### Problem details
Give again only the lines beginning with the one that contains "dice = random.Random(PIT_SEED)" and ending with the one that contains "from mathutils import Matrix, Quaternion, Vector"; include both of those lines.
==============================
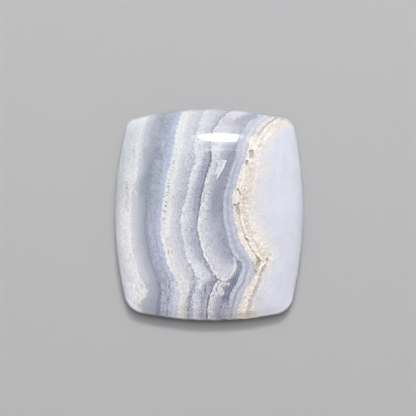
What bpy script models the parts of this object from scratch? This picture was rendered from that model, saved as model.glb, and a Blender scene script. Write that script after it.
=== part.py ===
"""Blue lace agate cabochon: one polished stone with a flat back, a low girdle and a domed face.

Metres, +Z up. The origin is the middle of the flat back. +Y runs to the stone's upper end, along
the bands, and +X to the side of the pale field. Run it with blender --background --python part.py
or from the text editor.
"""

import itertools
import math
import random

import bmesh
import bpy
from mathutils import Matrix, Vector
from mathutils.bvhtree import BVHTree

MM = 0.001

# Outline seen from above. The four side arcs would meet at these corners, anticlockwise from the
# lower left. Each corner has the radius that rounds it, and the bulge of the side that leaves it.
CORNERS = (
    {"at": (-10.72, -12.65), "radius": 2.9, "bulge": 1.27},
    {"at": (10.68, -12.85), "radius": 2.7, "bulge": 1.56},
    {"at": (11.14, 12.48), "radius": 2.1, "bulge": 1.47},
    {"at": (-10.78, 12.48), "radius": 1.3, "bulge": 1.70},
)
SIDE_STEPS = 22
CORNER_STEPS = 6

# Thickness, from the back up.
THICKNESS = 5.6 * MM
GIRDLE_TOP = 1.7 * MM
GIRDLE_LEAN = 0.20 * MM
BACK_BEVEL = 0.45 * MM

# The dome: a fuller curve has a larger power, and a rounder shoulder a smaller one.
DOME_FULLNESS = 2.2
DOME_SHOULDER = 0.55
CORNER_SPREAD = 4.0
DOME_RINGS = 18

# Open pits in the cream seam, on the domed face: middle, size along the pit, across and deep, and the
# way its length points, in degrees from +X. Pits that overlap make one hollow.
PITS = (
    {"name": "wedge_pit", "at": (5.62, 8.05), "size": (1.10, 0.42, 0.38), "turn": 80},
    {"name": "wedge_shelf", "at": (5.45, 8.35), "size": (0.72, 0.52, 0.26), "turn": 10},
    {"name": "drop_pit", "at": (4.94, 6.86), "size": (0.74, 0.42, 0.32), "turn": 78},
    {"name": "upper_slit", "at": (3.83, 3.26), "size": (0.56, 0.25, 0.26), "turn": 120},
    {"name": "lower_slit", "at": (4.07, 2.77), "size": (0.60, 0.24, 0.26), "turn": 110},
    {"name": "fork_left_arm", "at": (3.42, 1.27), "size": (0.60, 0.28, 0.28), "turn": 136},
    {"name": "fork_right_arm", "at": (3.80, 1.38), "size": (0.66, 0.30, 0.30), "turn": 61},
    {"name": "fork_stem", "at": (3.82, 0.64), "size": (1.44, 0.52, 0.36), "turn": 103},
    {"name": "hook_pit", "at": (4.99, -3.28), "size": (0.86, 0.34, 0.28), "turn": 135},
    {"name": "elbow_pit", "at": (6.45, -6.46), "size": (1.20, 0.62, 0.34), "turn": 79},
    {"name": "tip_pit", "at": (7.60, -5.92), "size": (0.70, 0.34, 0.26), "turn": 70},
)
PIT_ROUGHNESS = 0.16
PIT_SEED = 7

STONE_COLOUR = (0.66, 0.67, 0.74, 1.0)
STONE_ROUGHNESS = 0.12


def side_circle(start, end, bulge):
    """Centre and radius of the arc that runs anticlockwise from start to end and bulges outwards."""
    chord = end - start
    half = chord.length / 2
    radius = (half * half + bulge * bulge) / (2 * bulge)
    outward = Vector((chord.y, -chord.x)).normalized()
    return (start + end) / 2 - outward * (radius - bulge), radius


def corner_centre(corner, radius, before, after):
    """Centre of the round that touches the side arcs before and after a corner from the inside."""
    (centre_a, radius_a), (centre_b, radius_b) = before, after
    reach_a = radius_a - radius
    reach_b = radius_b - radius
    gap = centre_b - centre_a
    along = (reach_a**2 - reach_b**2 + gap.length_squared) / (2 * gap.length)
    across = math.sqrt(reach_a**2 - along**2)
    unit = gap.normalized()
    normal = Vector((-unit.y, unit.x))
    foot = centre_a + unit * along
    choices = (foot + normal * across, foot - normal * across)
    return min(choices, key=lambda point: (point - corner).length)


def arc_points(centre, radius, first, last, steps):
    """Points on an arc from angle first to angle last, without its end point."""
    return [
        centre + radius * Vector((math.cos(angle), math.sin(angle)))
        for angle in (first + (last - first) * step / steps for step in range(steps))
    ]


def heading(vector):
    return math.atan2(vector.y, vector.x)


def turned_on(angle, start):
    """The same direction as angle, written as the first value at or past start."""
    return start + (angle - start) % math.tau


def outline_points():
    """The closed outline at the girdle, anticlockwise, centred on its own bounding box."""
    corners = [Vector(corner["at"]) * MM for corner in CORNERS]
    count = len(corners)
    sides = [
        side_circle(corners[i], corners[(i + 1) % count], CORNERS[i]["bulge"] * MM)
        for i in range(count)
    ]
    rounds = [
        (
            corner_centre(corners[i], CORNERS[i]["radius"] * MM, sides[i - 1], sides[i]),
            CORNERS[i]["radius"] * MM,
        )
        for i in range(count)
    ]
    points = []
    for i in range(count):
        centre, radius = rounds[i]
        following = rounds[(i + 1) % count][0]
        side_centre, side_radius = sides[i]
        first = heading(centre - sides[i - 1][0])
        turn = turned_on(heading(centre - side_centre), first)
        side_end = turned_on(heading(following - side_centre), turn)
        points += arc_points(centre, radius, first, turn, CORNER_STEPS)
        points += arc_points(side_centre, side_radius, turn, side_end, SIDE_STEPS)
    low = Vector((min(p.x for p in points), min(p.y for p in points)))
    high = Vector((max(p.x for p in points), max(p.y for p in points)))
    return [point - (low + high) / 2 for point in points], (high - low) / 2


def dome_ring(outline, half_size, share):
    """One level of the dome: an ellipse near the crown that spreads to the outline at the girdle."""
    spread = share**CORNER_SPREAD
    height = (THICKNESS - GIRDLE_TOP) * (1 - share**DOME_FULLNESS) ** DOME_SHOULDER
    ring = []
    for point in outline:
        ray = point.normalized()
        ellipse = 1 / math.hypot(ray.x / half_size.x, ray.y / half_size.y)
        reach = share * (ellipse + spread * (point.length - ellipse - GIRDLE_LEAN))
        ring.append((*(ray * reach), GIRDLE_TOP + height))
    return ring


def inset_ring(outline, inset, height):
    """The outline drawn in by a width, at a height."""
    return [(*(point - point.normalized() * inset), height) for point in outline]


def stone_rings():
    """Every level of the stone, from the edge of the back to the ring round the crown."""
    outline, half_size = outline_points()
    rings = [inset_ring(outline, BACK_BEVEL, 0), inset_ring(outline, 0, BACK_BEVEL)]
    for step in range(DOME_RINGS, 0, -1):
        share = math.sin(math.pi / 2 * step / DOME_RINGS)
        rings.append(dome_ring(outline, half_size, share))
    return rings


def add_loop(mesh, points):
    """The edges of a closed loop through the points."""
    corners = [mesh.verts.new(point) for point in points]
    return [mesh.edges.new(pair) for pair in zip(corners, corners[1:] + corners[:1])]


def stone_mesh():
    """The whole stone before its pits: loops bridged from the back to the crown, and both ends closed."""
    mesh = bmesh.new()
    loops = [add_loop(mesh, ring) for ring in stone_rings()]
    for lower, upper in itertools.pairwise(loops):
        bmesh.ops.bridge_loops(mesh, edges=lower + upper)
    bmesh.ops.holes_fill(mesh, edges=loops[0] + loops[-1], sides=0)
    crown = max(mesh.faces, key=lambda face: face.calc_center_median().z)
    crown_point = bmesh.ops.poke(mesh, faces=[crown])["verts"][0]
    crown_point.co.z = THICKNESS
    bmesh.ops.recalc_face_normals(mesh, faces=mesh.faces)
    return mesh


def stone_material():
    material = bpy.data.materials.new("polished_agate")
    material.use_nodes = True
    shader = material.node_tree.nodes["Principled BSDF"]
    shader.inputs["Base Color"].default_value = STONE_COLOUR
    shader.inputs["Roughness"].default_value = STONE_ROUGHNESS
    shader.inputs["Metallic"].default_value = 0.0
    shader.inputs["IOR"].default_value = 1.54
    return material


def place_object(name, mesh):
    """A new object in the scene that holds the bmesh, which is freed."""
    data = bpy.data.meshes.new(name)
    mesh.to_mesh(data)
    mesh.free()
    item = bpy.data.objects.new(name, data)
    bpy.context.scene.collection.objects.link(item)
    return item


def pit_cutter(pit, surface, dice):
    """A rough-sided hollow, with its middle on the polished surface and its depth along the normal."""
    x, y = pit["at"]
    above = Vector((x * MM, y * MM, 2 * THICKNESS))
    point, normal, _, _ = surface.ray_cast(above, Vector((0, 0, -1)))
    long_way = Vector((math.cos(math.radians(pit["turn"])), math.sin(math.radians(pit["turn"])), 0))
    cross_way = normal.cross(long_way).normalized()
    axes = Matrix((cross_way.cross(normal), cross_way, normal)).transposed()
    length, width, depth = pit["size"]
    scale = Matrix.Diagonal((length / 2 * MM, width / 2 * MM, depth * MM))
    mesh = bmesh.new()
    bmesh.ops.create_icosphere(mesh, subdivisions=2, radius=1)
    for corner in mesh.verts:
        corner.co *= 1 + dice.uniform(-PIT_ROUGHNESS, PIT_ROUGHNESS)
    placed = Matrix.Translation(point) @ (axes @ scale).to_4x4()
    bmesh.ops.transform(mesh, matrix=placed, verts=mesh.verts)
    cutter = place_object(pit["name"], mesh)
    cutter.hide_render = True
    cutter.display_type = "WIRE"
    return cutter


def build():
    for item in list(bpy.data.objects):
        bpy.data.objects.remove(item)
    mesh = stone_mesh()
    surface = BVHTree.FromBMesh(mesh)
    stone = place_object("cabochon", mesh)
    stone.data.materials.append(stone_material())
    stone.data.shade_smooth()
    stone.data.set_sharp_from_angle(angle=math.radians(30))
    dice = random.Random(PIT_SEED)
    for pit in PITS:
        cut = stone.modifiers.new(pit["name"], "BOOLEAN")
        cut.operation = "DIFFERENCE"
        cut.solver = "EXACT"
        cut.object = pit_cutter(pit, surface, dice)


build()
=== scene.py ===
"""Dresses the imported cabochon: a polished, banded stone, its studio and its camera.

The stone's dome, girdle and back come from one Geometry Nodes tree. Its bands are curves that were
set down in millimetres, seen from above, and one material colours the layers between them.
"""

import itertools
import math

import bmesh
import bpy
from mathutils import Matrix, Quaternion, Vector


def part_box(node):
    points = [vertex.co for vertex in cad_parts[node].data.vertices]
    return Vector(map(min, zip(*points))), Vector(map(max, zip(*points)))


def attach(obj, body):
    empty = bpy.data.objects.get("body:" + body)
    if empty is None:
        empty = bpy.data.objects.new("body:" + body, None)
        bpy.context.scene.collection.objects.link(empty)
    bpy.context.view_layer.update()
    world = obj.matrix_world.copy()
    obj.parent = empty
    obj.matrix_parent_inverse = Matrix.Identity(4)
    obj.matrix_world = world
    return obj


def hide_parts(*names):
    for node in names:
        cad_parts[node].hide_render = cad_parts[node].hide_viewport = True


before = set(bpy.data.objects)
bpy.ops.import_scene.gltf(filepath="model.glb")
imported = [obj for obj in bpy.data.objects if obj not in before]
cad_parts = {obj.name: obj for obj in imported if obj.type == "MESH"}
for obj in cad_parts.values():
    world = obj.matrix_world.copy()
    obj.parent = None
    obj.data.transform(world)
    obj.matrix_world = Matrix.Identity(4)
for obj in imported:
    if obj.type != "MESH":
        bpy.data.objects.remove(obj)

bl_info = {
    "name": "Banded Cabochon",
    "version": (1, 0, 0),
    "blender": (4, 5, 0),
    "location": "3D View > Sidebar > Cabochon",
    "description": "Cuts and polishes a banded agate cabochon, and lights it",
    "category": "Add Mesh",
}

NODE = "cabochon"
PIECE = "polished_stone"
MM = 0.001
LOW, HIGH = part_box(NODE)

# The outline, as the model has it, in millimetres: the four side arcs would meet at these corners,
# anticlockwise from the lower left. Each has its rounding and the bulge of the side that leaves it.
CORNERS = (
    {"at": (-10.72, -12.65), "radius": 2.9, "bulge": 1.27},
    {"at": (10.68, -12.85), "radius": 2.7, "bulge": 1.56},
    {"at": (11.14, 12.48), "radius": 2.1, "bulge": 1.47},
    {"at": (-10.78, 12.48), "radius": 1.3, "bulge": 1.70},
)
SIDE_SAMPLES = 320

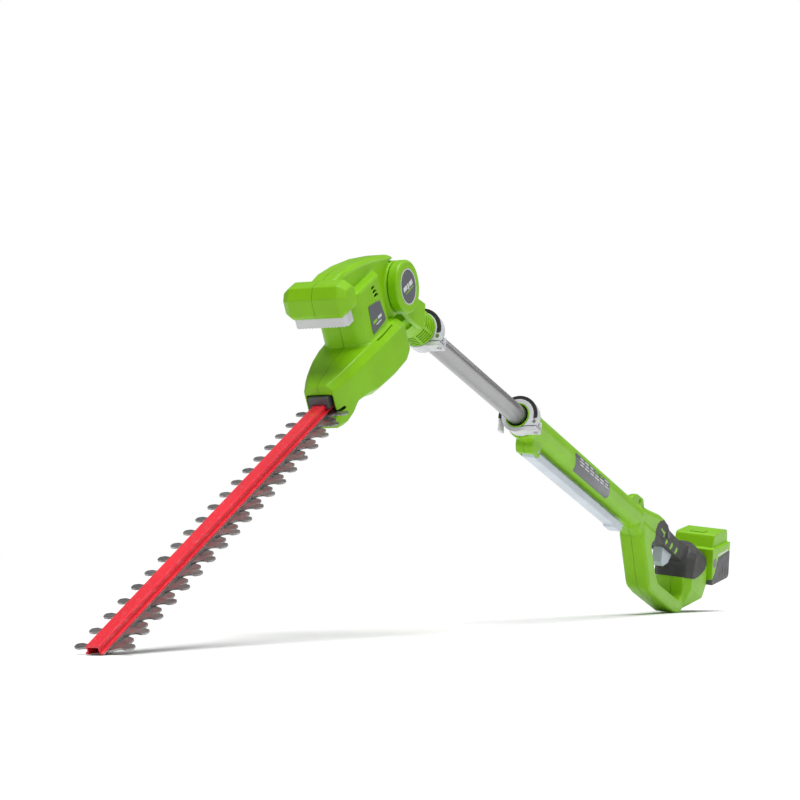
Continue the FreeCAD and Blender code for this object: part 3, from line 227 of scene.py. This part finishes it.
==============================
### Result for this exercise
    dice = random.Random(PIT_SEED)
    for pit in PITS:
        cut = stone.modifiers.new(pit["name"], "BOOLEAN")
        cut.operation = "DIFFERENCE"
        cut.solver = "EXACT"
        cut.object = pit_cutter(pit, surface, dice)


build()
=== scene.py ===
"""Dresses the imported cabochon: a polished, banded stone, its studio and its camera.

The stone's dome, girdle and back come from one Geometry Nodes tree. Its bands are curves that were
set down in millimetres, seen from above, and one material colours the layers between them.
"""

import itertools
import math

import bmesh
import bpy
from mathutils import Matrix, Quaternion, Vector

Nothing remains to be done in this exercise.